What the task requires:
Search the listing below for the string "from" and copy every line where it occurs.

## Start Data shown

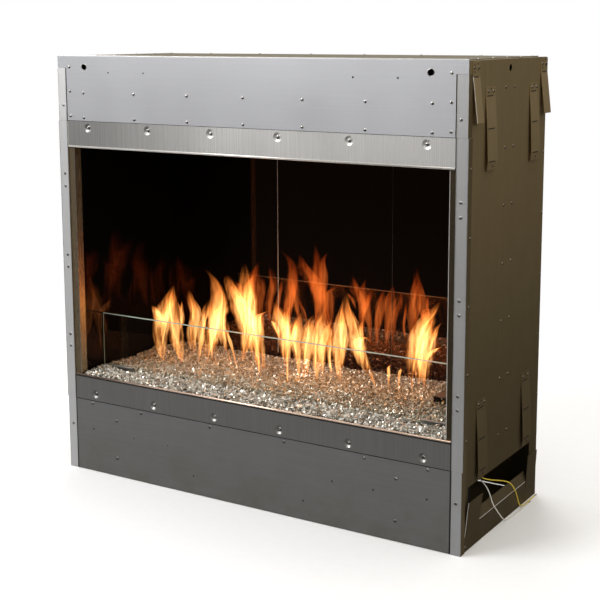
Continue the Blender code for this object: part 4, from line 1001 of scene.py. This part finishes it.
def flame_sheets(random, table, facing, fullness, rows=24, columns=9):
    """spine(v) + w(v) u across + c (1 - u^2) w(v) outward, for u from -1 to 1 and v from 0 to 1."""
    v = np.linspace(0, 1, rows)
    u = np.linspace(-1, 1, columns)[None, None, :]
    up = v[None, :, None]
    none = np.zeros(len(table))
    spine_x = cubic(v, table[:, [1, 3, 6, 9]])[:, :, None]
    spine_z = cubic(v, table[:, [2, 4, 7, 10]])[:, :, None]
    widths = np.stack([none, table[:, 5], table[:, 8], none], axis=1)
    wide = fullness * cubic(v, widths).clip(0)[:, :, None]
    curl, sway = (random.uniform(-1, 1, (len(table), 1, 1)) for _ in range(2))
    turn = facing + 0.35 * curl * up
    depth = 0.45 * (1 - u**2) * wide * np.sign(curl)
    lean = 0.010 * sway * up ** 1.5
    flick = 0.16 * (spine_z - spine_z[:, :1]) * (1 - up) * np.sin(6.5 * up + 3 * sway)
    wide = wide * (1 + 0.35 * up * np.sin(9.0 * up + 5 * sway + 2.1 * u))
    x = spine_x + flick * up + wide * u * np.cos(turn) - depth * np.sin(turn)
    y = table[:, 0, None, None] + lean + wide * u * np.sin(turn) + depth * np.cos(turn)
    points = np.stack([x, y, spine_z + 0 * x], axis=-1)
    shift = rows * columns * np.arange(len(table))[:, None, None]
    faces = grid_faces(rows, columns)[None] + shift
    across, rise = (np.broadcast_to(a, x.shape) for a in ((u + 1) / 2, up))
    places = np.stack([across, rise], axis=-1)
    return points.reshape(-1, 3), faces.reshape(-1, 4), places.reshape(-1, 2)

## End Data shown

Written solution:
Continue the Blender code for this object: part 4, from line 1001 of scene.py. This part finishes it.
    """spine(v) + w(v) u across + c (1 - u^2) w(v) outward, for u from -1 to 1 and v from 0 to 1."""